После прихода немцев очень многие жители деревень, которые лежали по дороге между Симферополем и Алуштой, ушли в лес и жили в гражданских лагерях. Немцы прочесывали лес, и всех из этих лагерей вывезли, а до партизанских отрядов не добрались. Почти все мужчины ушли в партизаны, среди женщин остались только очень пожилые. Но фашисты и их все равно расстреляли, а женщин вывезли в Симферополь.
Когда мы в Симферополе узнали, что эти люди из гражданских лагерей живут в старой казарме в жутких условиях, то стали им носить пищу, теплые вещи. Ноябрь, холодно, а они буквально на голом полу спали. Кормили их раз в день. Однажды мы с подругой Валей Власенко тоже пошли туда, принесли им кое-что поесть, хоть нам и самим жилось несытно… Там была одна женщина с тремя детишками, она попросила: «У мальчика моего отморожены ножки, возьмите его, я ему ничем не могу помочь». Мальчик был в одних трусах и в рубашечке летней. Валя снимает свою кофту шерстяную, заворачивает его, прячет под пальто. Решили мы его забрать, он бы погиб там.
Но как пройти мимо охранников? Я иду первая. Смотрю, они курят, что-то говорят, смеются. Я подошла к ним так, чтобы они стали спиной к двери, достала опять афиши, стала им показывать, приглашать, афишу одну подарила. Так вот Валя унесла этого мальчика. Его звали Боренька, ему было всего три годика. Я его забрала к себе, дома мы его привели в порядок. Он у нас прожил почти полтора года. А когда тех женщин вывезли в Черноморский район, мама его забрала, я ей оставляла наш адрес.

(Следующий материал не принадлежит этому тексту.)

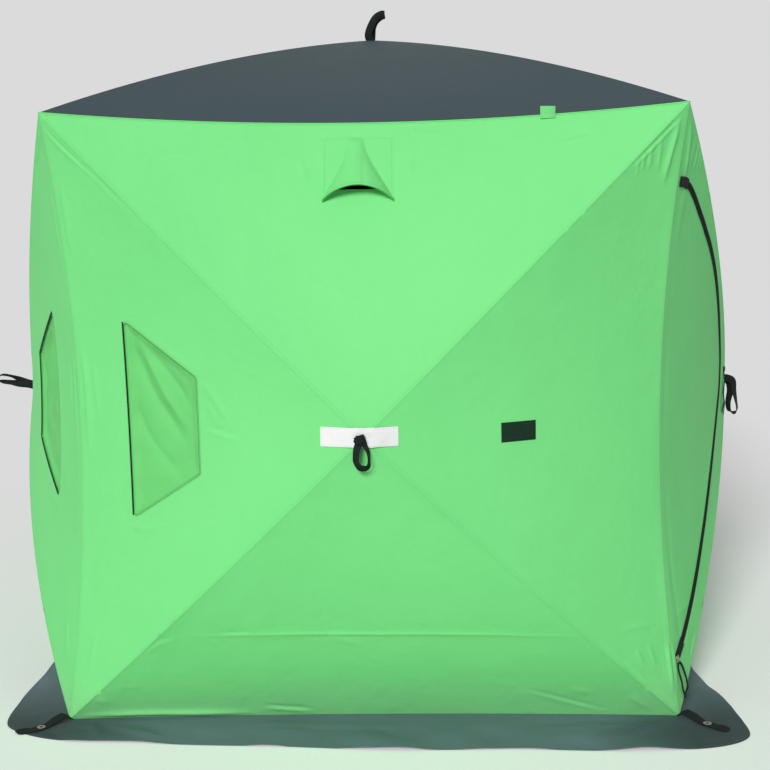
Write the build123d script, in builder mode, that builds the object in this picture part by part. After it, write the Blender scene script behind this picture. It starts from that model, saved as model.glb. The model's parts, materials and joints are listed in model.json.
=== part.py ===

Наши войска освободили Симферополь 13 апреля 1944 года. Немецкие самолеты бомбили город, и мама Бореньки погибла. Она была замужем, муж ее был армянин. Он воевал на фронте, а его сестра жила здесь и забрала их детей. Потом муж приехал на несколько дней в отпуск, узнав, что освобожден Крым. И сестра хотела Бореньку снова отдать нам, в нашу семью, но он запретил. А потом уже, после войны, армян всех, болгар, греков из Крыма выселили. Так я потеряла связь с этим Боренькой, не знаю, где он сейчас.